§ **Supplied information**

———

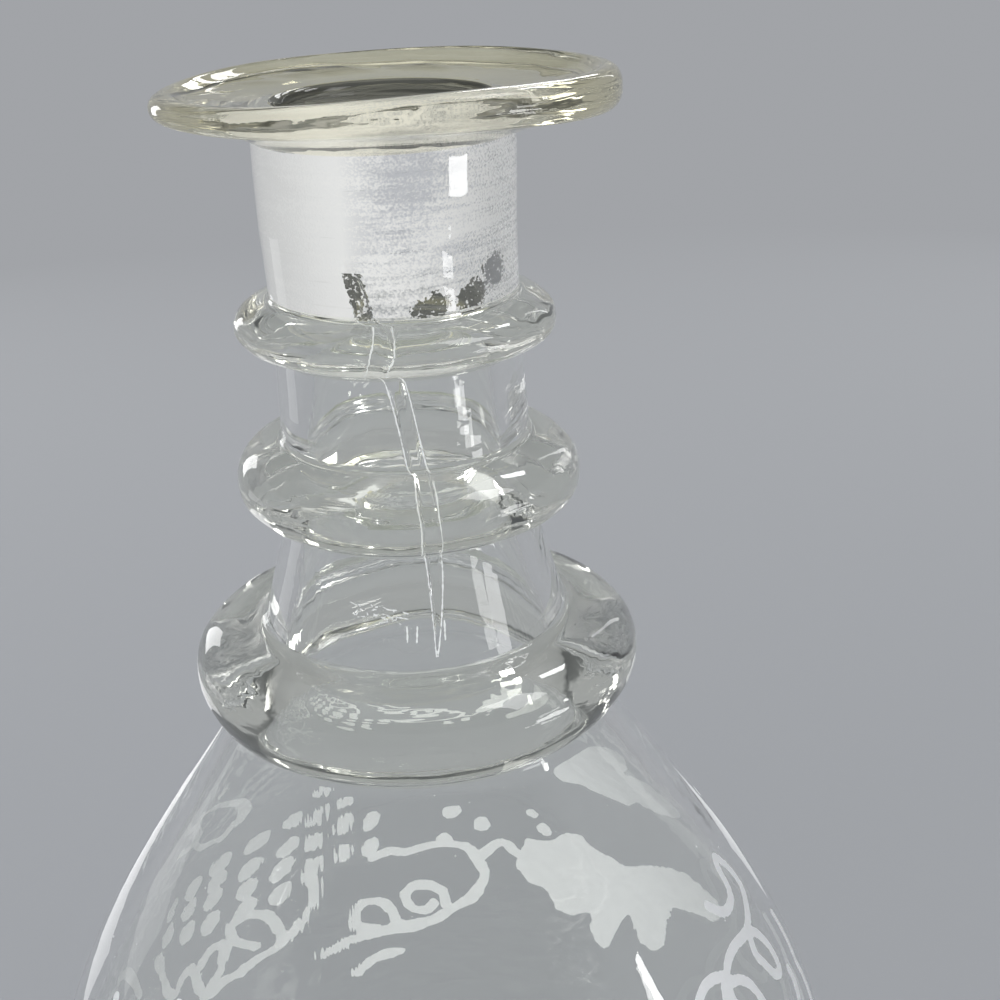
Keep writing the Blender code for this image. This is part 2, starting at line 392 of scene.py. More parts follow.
def bump(tree, height, strength, distance):
    return add_node(tree, "Bump", Height=height, Strength=strength,
                    Distance=distance).outputs["Normal"]


def plain_shader(tree, kind, colour):
    return add_node(tree, kind, Color=(*colour, 1.0)).outputs[0]


def glass_shader(tree, colour, roughness, **inputs):
    return add_node(tree, "BsdfPrincipled", Base_Color=(*colour, 1.0), IOR=GLASS_IOR,
                    Transmission_Weight=1.0, Roughness=roughness, **inputs).outputs[0]


def mix_shaders(tree, share, first, second):
    node = add_node(tree, "MixShader")
    plug_in(tree, node.inputs, (share, first, second))
    return node.outputs[0]


def material(name, build, *values):
    """Material whose surface is the shader that build(tree, *values) makes."""
    made = bpy.data.materials.new(name)
    made.use_nodes = True
    tree = made.node_tree
    tree.nodes.clear()
    add_node(tree, "OutputMaterial", Surface=build(tree, *values))
    return made


def lamps_through(tree, shader, colour):
    """Let lamps shine through glass, dimmed by a colour at each surface."""
    path = add_node(tree, "LightPath")
    clear = plain_shader(tree, "BsdfTransparent", colour)
    for ray in ("Is Diffuse Ray", "Is Shadow Ray"):
        shader = mix_shaders(tree, path.outputs[ray], shader, clear)
    return shader


# Clear glass

# Bands of fine cords on the near side: x of the middle, half width, stretch, fineness, depth
UPRIGHT_CORDS = (-0.0135, 0.0050, (1.0, 0.03, 0.03), 800.0, 0.40)
LEVEL_CORDS = (-0.0040, 0.0130, (0.03, 0.03, 1.0), 900.0, 0.45)
CORDS_FULL_SHARE = 0.5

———

§ **Task description**
Print only the lines that run from the start of the listing to the line bearing "return add_node(tree, kind, Color=(*colour, 1.0)).outputs[0]"; please keep the first line and that last one, exactly as they appear.

§ **Problem solution**
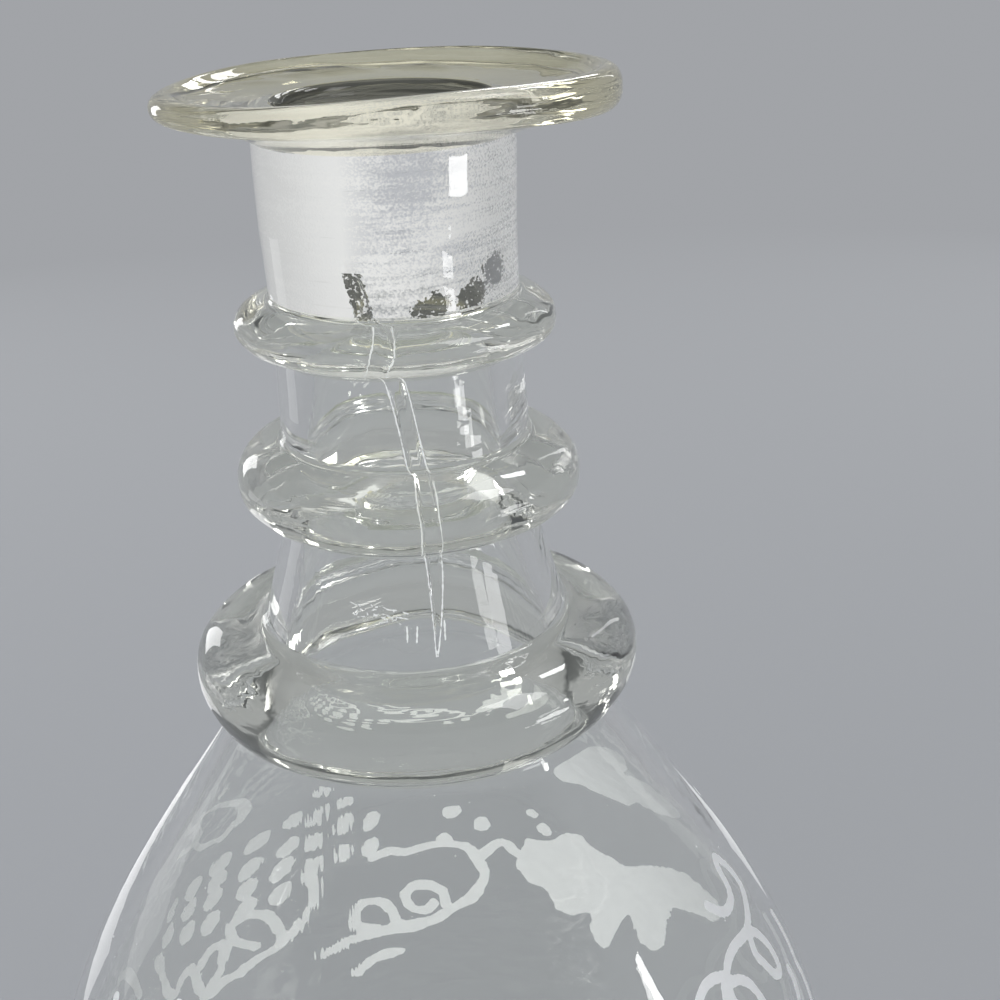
Keep writing the Blender code for this image. This is part 2, starting at line 392 of scene.py. More parts follow.
def bump(tree, height, strength, distance):
    return add_node(tree, "Bump", Height=height, Strength=strength,
                    Distance=distance).outputs["Normal"]


def plain_shader(tree, kind, colour):
    return add_node(tree, kind, Color=(*colour, 1.0)).outputs[0]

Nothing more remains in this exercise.